As long as they give the user the ability to opt out/in, what's the harm in introducing it?

[–] echo64 2 points 1 year ago (1 children)

The key point we keep coming back to with this work is that, if we do add a new kind of window management to GNOME, it needs to be good enough to be the default. We don’t want to add yet another manual opt-in tool that doesn’t solve the problems the majority of people face.

In the end, this is an open platform and if they make something I don't like, I'll just use something else. But that doesn't mean I shouldn't voice what I see as a misstep forward taking gnome further from the kind of interface that made it so successful.

[–] [email protected] 2 points 1 year ago* (last edited 1 year ago) (1 children)

But they also say that the classic "floating" window state would still be one of the three options. In this case, this would effectively allow users to keep the "standard" behavior if they want.

[–] echo64 2 points 1 year ago

Yeah, the "classic" mode. Let's just say that I don't believe them. Or that it won't last long. I've been around long enough to see gnome change drasticly for the design teams pet projects, and usually flying in the face of what users actually ask for.

Which is really all I'm saying, this is another step by the gnome design team, away from the reasons that users originally picked gnome.
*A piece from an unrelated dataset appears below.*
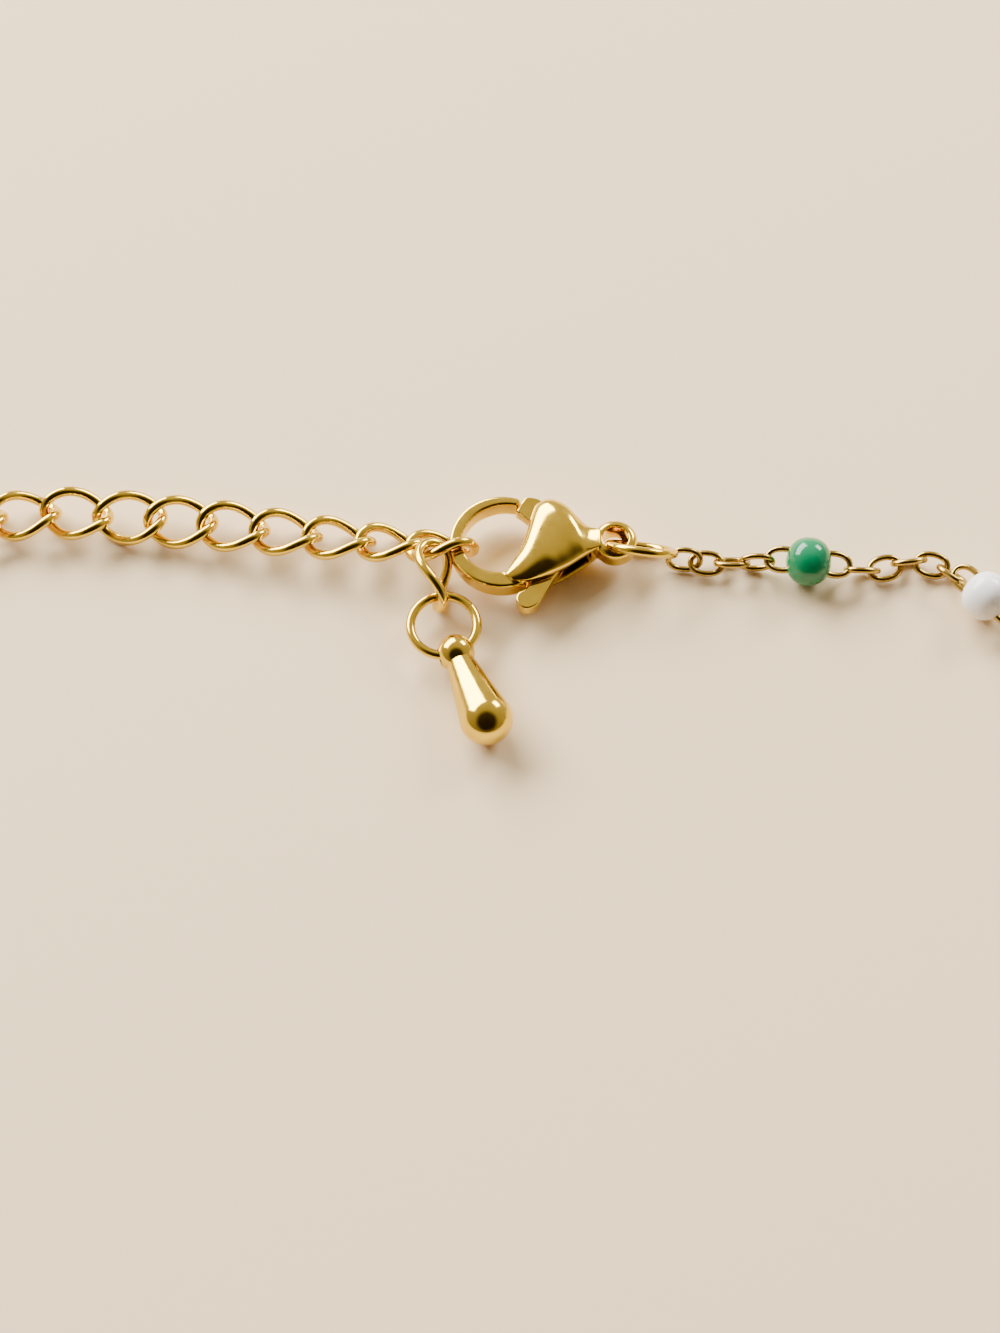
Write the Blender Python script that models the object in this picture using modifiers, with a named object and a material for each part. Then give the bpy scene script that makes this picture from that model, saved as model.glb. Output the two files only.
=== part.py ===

You might be a fan of tiling window managers, but general users, especially ones who have picked gnome for potentially decades, generally won't be.

[–] [email protected] 2 points 1 year ago* (last edited 1 year ago) (1 children)

it’s fundamentally trying to solve a problem I don’t want solved.

It's trying to solve a problem that does not exist IMHO.

Their use cases are children and old people, which are users that probably use a single app at the time anyway.

[–] [email protected] 2 points 1 year ago

It's not true to say their use cases are just "children and old people"; they're saying that while it's more of a obstacle to ease-of-use in those groups, all users have to manually relocate poorly placed application windows.

If the OS can remove the need to do that, it improves workflow.